Friday, March 2, 2012

Consequences of memoir writing

When I teach workshops on writing your stories (whether for publication or for circulation to friends and family), people invariably ask about how you write about others, particularly others who are still alive. Few of us have stories about our lives that don't involve other people, not very many anyway.

I always say that we keep the focus on our own truth, our own experience, much as counselors suggest we use "I" statements when we are in dialog with others about bothersome behaviors. "I feel, I respond, I become" keeps the focus off of accusation and on response. So in a sense, a memoir is one giant "I" statement. On the other hand, people do do us wrong. They hurt us, and sometimes intentionally. Parents neglect us or abuse us or abandon us. Teachers and classmates and school friends devastate us with words or actions. Lovers leave us or hit us or cheat on us. And these become major parts of our stories.

We don't worry about their feelings or their response when we draft our stories. We just get them down and work on them and polish them. Then if we decide to publish them, we change the identifying information so that others who don't already know the person won't recognize him or her. After all it's our story we're telling, not theirs.
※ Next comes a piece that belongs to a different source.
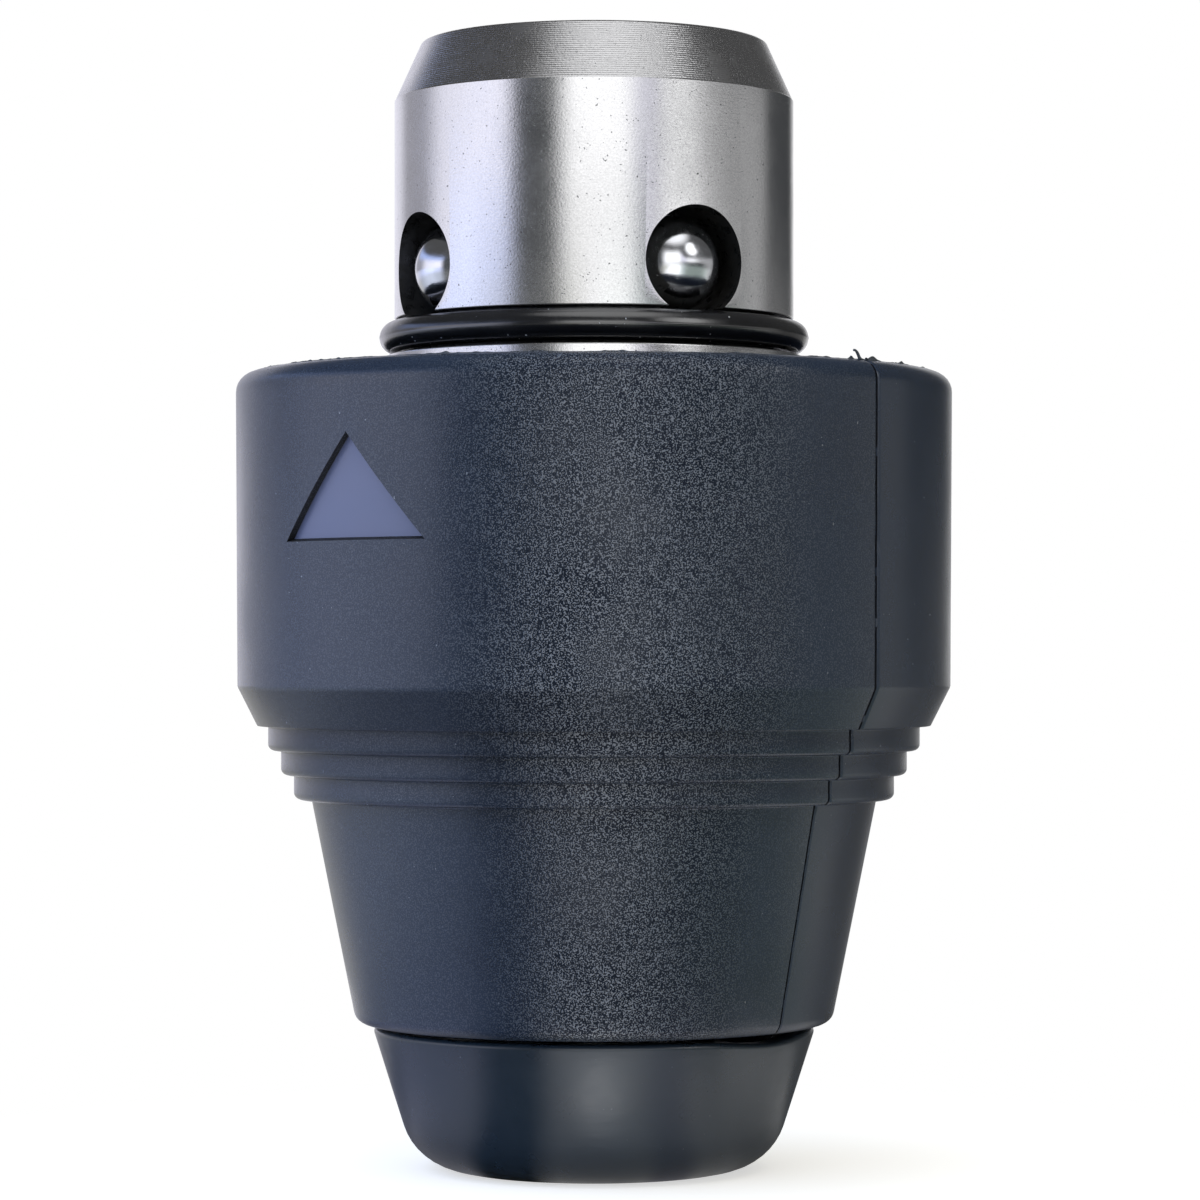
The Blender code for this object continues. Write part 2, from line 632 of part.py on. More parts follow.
def arrow_cutter(cutters):
    """A triangle that points to the machine, with drafted sides and a floor that follows the barrel."""
    point_z = RIM_Z - ARROW_DROP
    base_z = point_z - ARROW_HEIGHT
    corners = [(-ARROW_WIDTH / 2, base_z), (ARROW_WIDTH / 2, base_z), (0, point_z)]
    points = []
    for depth in (BARREL_RADIUS / 2, BARREL_RADIUS + OVERCUT):
        scale = 1 + ARROW_DRAFT * (depth - BARREL_RADIUS) / ARROW_HEIGHT
        points += [(depth, y * scale, point_z + (z - point_z) * scale) for y, z in corners]
    arrow = hull("arrow", points, math.radians(ARROW_ANGLE), cutters)
    floor_radius = BARREL_RADIUS - ARROW_DEPTH
    outline = [(0, RIM_Z), (floor_radius, RIM_Z), (floor_radius, BARREL_Z), (0, BARREL_Z)]
    core = as_cutter(turned("arrow_floor", outline, cutters, closed=False))
    apply_boolean(arrow, core, "DIFFERENCE")
    return arrow


def make_sleeve(pieces, cutters, nylon):
    outline = rounded(sleeve_outside() + sleeve_inside())
    sleeve = turned("actuating_sleeve", outline, pieces, nylon)
    apply_boolean(sleeve, pocket_cutter(cutters), "DIFFERENCE")
    apply_boolean(sleeve, arrow_cutter(cutters), "DIFFERENCE")
    return sleeve


# ---------------------------------------------------------------- assembly

def slide_empty(name, children, collection, parent=None):
    """An empty that carries the pieces of one sliding body."""
    empty = bpy.data.objects.new(name, None)
    collection.objects.link(empty)
    empty.parent = parent
    for child in children:
        child.parent = empty
    return empty


def main():
    clear_scene()
    pieces = new_collection("drill_chuck")
    cutters = new_collection("cutters")
    ground_steel = make_material("ground_steel", (0.62, 0.61, 0.62), 0.28, 1.0)
    ball_steel = make_material("ball_steel", (0.75, 0.76, 0.80), 0.08, 1.0)
    hardened_steel = make_material("hardened_steel", (0.30, 0.30, 0.31), 0.35, 1.0)
    spring_steel = make_material("spring_steel", (0.45, 0.44, 0.42), 0.30, 1.0)
    rubber = make_material("rubber", (0.022, 0.025, 0.030), 0.42, 0.0)
    nylon = make_material("nylon", (0.045, 0.055, 0.075), 0.55, 0.0)

    make_holder(pieces, cutters, ground_steel)
    make_o_ring(pieces, rubber)
    make_machine_balls(pieces, ball_steel)
    make_dust_cap(pieces, rubber)
    make_snap_ring(pieces, spring_steel)
    make_washers(pieces, hardened_steel)
    make_tool_balls(pieces, ball_steel)
    make_spring(pieces, spring_steel)
    sleeve = make_sleeve(pieces, cutters, nylon)
    locking_ring = make_locking_ring(pieces, hardened_steel)
    plate = make_plate(pieces, hardened_steel)
    sleeve_slide = slide_empty("sleeve_slide", [sleeve, locking_ring], pieces)
    slide_empty("plate_slide", [plate], pieces, sleeve_slide)


main()
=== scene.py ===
# %% [markdown]
# # Finishing a quick-change chuck of a rotary hammer
# The solid model of this chuck already exists: sixteen separate pieces at their real size, with the
# sleeve, the balls and the spring plate on sliding joints. It was made to work, with few facets.
# This lesson gives it its looks. Each piece that shows is made again with a fine surface, exactly
# where the solid one lies, and each gets a finish built from shader nodes.

import json
import math
import random

import bmesh
import bpy
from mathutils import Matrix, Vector, noise

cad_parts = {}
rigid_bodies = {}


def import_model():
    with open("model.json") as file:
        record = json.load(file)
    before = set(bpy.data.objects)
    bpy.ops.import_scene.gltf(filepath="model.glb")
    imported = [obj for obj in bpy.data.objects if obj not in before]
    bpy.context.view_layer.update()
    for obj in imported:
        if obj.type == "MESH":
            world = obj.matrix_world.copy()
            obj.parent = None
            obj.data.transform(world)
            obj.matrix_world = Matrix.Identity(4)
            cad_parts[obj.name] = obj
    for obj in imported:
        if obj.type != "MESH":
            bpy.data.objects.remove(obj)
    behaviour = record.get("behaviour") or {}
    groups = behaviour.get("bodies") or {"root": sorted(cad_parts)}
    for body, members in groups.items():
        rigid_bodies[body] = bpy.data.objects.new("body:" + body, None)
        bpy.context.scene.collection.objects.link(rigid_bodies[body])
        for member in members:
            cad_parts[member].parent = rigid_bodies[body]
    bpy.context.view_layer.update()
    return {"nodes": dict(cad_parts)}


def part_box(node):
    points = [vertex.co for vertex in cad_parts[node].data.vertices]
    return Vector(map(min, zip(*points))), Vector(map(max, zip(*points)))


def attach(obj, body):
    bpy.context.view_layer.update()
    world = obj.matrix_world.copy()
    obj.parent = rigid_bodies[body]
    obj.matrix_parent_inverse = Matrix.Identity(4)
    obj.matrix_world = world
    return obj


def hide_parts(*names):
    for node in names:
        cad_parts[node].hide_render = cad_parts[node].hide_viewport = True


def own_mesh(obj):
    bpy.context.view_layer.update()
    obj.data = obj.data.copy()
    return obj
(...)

But the person in question may read what we've written and respond in a way that is painful. That happened to me last weekend. A man I was involved with 35 years ago read my memoir and wrote 5 single-spaced pages of response. It was both painful and fascinating to see how his memories differed from mine in all kinds of ways. He wanted me to tell much more of his story (which I found arrogant) and wanted me to tell much less of mine. It was a long epistle of justification of his bad behavior and recitation of the details of mine.

I knew when I published it that if he read it, he wouldn't like it. And he didn't. And he let me know that. And that's his right. But we still have a right to tell our stories. We have a right to learn what we can from writing them and help others learn about themselves from sharing them.

Sunday, February 26, 2012

Coming at the writing sideways

I went to the gym this morning and had a good huff-'n-puff on the treadmill. I didn't have much time as I'd arranged an unusually busy Sunday morning. I'd written first thing as usual on my novel, nearly an hour as I'd gotten up at 6 and sat right down. I was at the end of a chapter, actually coming to the end of a section, and it wasn't flowing very easily but I hung in there. Then I journaled and went to the gym and did a fast, hard workout.

On the way home from the gym, I was in that easy place. Proud of myself for going to work out, for pushing hard, feeling the effect of the en-dolphins (as we call them in my family) and suddenly I knew what the next chapter was and I also knew where the section went in the overall story. I hadn't been thinking about the book (although sometimes I do on the treadmill). The ideas just came in that relaxed state of mind, driving along.

Coming at the writing sideways is something I do more and more often, and I think it's a powerful effect of writing every day. That I leave my mind open for problems to solve themselves, or rather for my unconscious to do what it needs without me being impatient about it.

Brenda Ueland, author of one of the first and still a great book on writing, advised taking a 5-mile walk every day as the most helpful thing one could do for one's writing. While I don't follow that advice, I can see more and more what it is for.